Jay Allison: Yes, I would comment, Leo, that we’ve done our own homework with our geological staff. We really, we had to see like in ’08, technically, have we advanced enough to technically drill these wells vertically and laterally like in ’08, ’09, 2010, we did when we deepened the Cotton Valley to hit what is now the Haynesville Bossier in the core area. We looked at our own geology. We looked at our own seismic, look at our own well logs for wells that have been deepened in this particular area. And then we have leased part of that acreage. And there is another company that has drilled a couple of wells, but we don’t go by what they’ve done or are doing. We’re really doing this with our own team and with our own information, and we like the results.
So that’s why we went ahead and bought the Pinnacle line at an acreage included in the Pinnacle line. So this is a kind of a self-created extension to the play that we think is going to provide the world with that extra gas that they need.
Leo Mariani: Yes, I appreciate that answer. And then just in terms of your D&C CapEx budget for 2023, it’s kind of fairly wide from the low end to the high end. Can you provide a little bit of color in terms of what gets you to the low end or the high end?
Roland Burns: I think the – it’s wide mainly because of the exactly inflation, how much – the high end, we assume inflation doesn’t just continue to run rapid like it has and the low end, we hope to see some improvements in prices. So it’s really service prices that are it’s not activity level, we think is fairly mapped out, at least based on what we want to do today, but the cost of services is where you’re going to need a lot of maneuvering room, I think, to figure out what the ultimate CapEx is going to be?
Leo Mariani: Okay, that’s helpful for sure. And you guys alluded to this a little bit earlier in terms of flexibility and sort of add rigs or sort of drop rigs. But I’m just kind of curious as what would sort take for you guys to do that? And if we did get, let’s say, a spike in prices later this year, would you maybe elect to kind of hedge some of that before adding rigs? I mean, it seems like the gas market has been probably the least predictable it’s ever been, it feels like in the last year. It’s been very hard to see kind of where it’s been going here?
Daniel Harrison: Well, I think that’s – I think the next couple of years, there’s probably going to be a lot of volatility in gas and it’s very little things can drive it up or down, I think. And so – and you are assured just because you get a big spike in gas one month that it’s going to stay. In the shale development, committing to a rig and committing to a program like that and the way we drill wells on pads in the development mode because it’s much more cost effective, really is a longer-term decision. So you got to kind of get very comfortable with a 6-month to 8-month plus kind of time horizon to want to add that activity versus be very reactive to just one month’s spike. So because it takes – if you add them, then it can take that kind of time to un-add them.

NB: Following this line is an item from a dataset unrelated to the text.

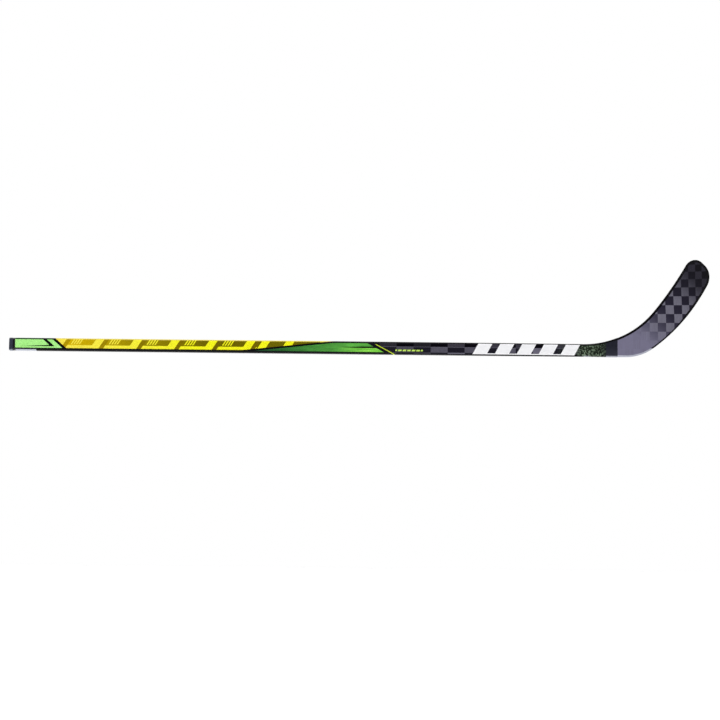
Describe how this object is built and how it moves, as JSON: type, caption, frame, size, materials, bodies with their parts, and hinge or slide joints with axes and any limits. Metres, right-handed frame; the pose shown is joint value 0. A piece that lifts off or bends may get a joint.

So you have that flexibility, but they are – our contracts will allow us to do it, but they’re in the middle of drilling pads and all that. So it’s not very practical to remove a rig in the middle of a project or something. It’s got to wrap it up. So yes, so it’s a longer-term decision. So I think we kind of make those decisions kind of as we go into the year and then adjust as we have to. But that kind of try to overreact one way or the other, given our very strong balance sheet, great liquidity. I mean it’s just, wanting to prudently meet our goals as our objective not a worry that we’re going to outspend our resources.
Leo Mariani: Okay. Appreciate the color.
Jay Allison: Thank you, Leo.
Operator: Thank you. Our next question comes from the line of Paul Diamond of Citi. Your question please, Paul. Apologies, Paul, your line is open. Please go ahead.
Paul Diamond: Hello.
Jay Allison: These are buying stock that’s a good thing.
Paul Diamond: Hi sir, can you hear me?
Jay Allison: Yes.
Roland Burns: Yes, go ahead.
Paul Diamond: Okay. Thanks for taking the time. No, I kind of just want to just jump into – so there’s – you said you have flexibility to add and drop additional rigs. I just wonder if you could get into a bit of color on where your priorities would be if that – for that marginal rig or activity, whether that’s to that came out of core, should we expect that next marginal want to either come out of or go back into that same core acreage or does that priorities kind of shift more towards the Western Haynesville the closer we get to the long term?
Jay Allison: If we drop any rigs, they would come out of our core, not the Western Haynesville.
Paul Diamond: Understood. And then kind of the other point is, given the recent volatility we’ve talked about on the call today and kind of the longer-term view of much a much greater level of demand in the longer term. Has that shifted at all your guys’ strategy around hedging? You recently added some more in the last quarter or is it still – or is it still kind of a run rate to the kind of strategy you guys have been using for the last several quarters?
Jay Allison: Several months ago, we looked at, again, these two way collars with the Florida ceiling, and we did add another 250 million a day in the third quarter. I think we’re like 34% hedged for the whole year. And we did look at the $3 floor and whatever the ceiling might be. We added at $250 million a day. I think we always, in Ron’s in charge of that Ron Mills. We always look at putting some two way collar in. So we’ll keep looking at that. We don’t think that today is the day to do that. We did that a couple of months ago because when prices keep falling that’s not when you need to make those actions. We will throttle back and forth to maintain our fortified balance sheet, and we can do that with the election – to keep the rigs to have some DUCs et cetera. We’ve got a lot of controls on our panel. So we’ll look at hedging.
Paul Diamond: Understood. Thanks for the color.
Jay Allison: Thank you. Good question.
Operator: At this time, I’d like to turn the call back over to Jay Allison for closing remarks sir?
Jay Allison: Again, it’s – we’ve been on this an hour or 16. I think you’re still there after we hit for 16 minutes. I know they always say that your past actions probably predict your future actions. I think what we want to tell you is, that we have made responsible decisions in the past year-after-year-after-year, they’ve been responsible, and we will continue to make responsible decisions in the future why to protect our fortified balance sheet and to derisk the Western Haynesville. We thank you for supporting us in the past, and we thank you in advance for continued to support us in the future as we derisk the Western Haynesville and create the gas that the world needs and the spot that it needs in the United States. Thank all of you. Appreciate you.
Operator: This concludes today’s conference call. Thank you for participating. You may now disconnect.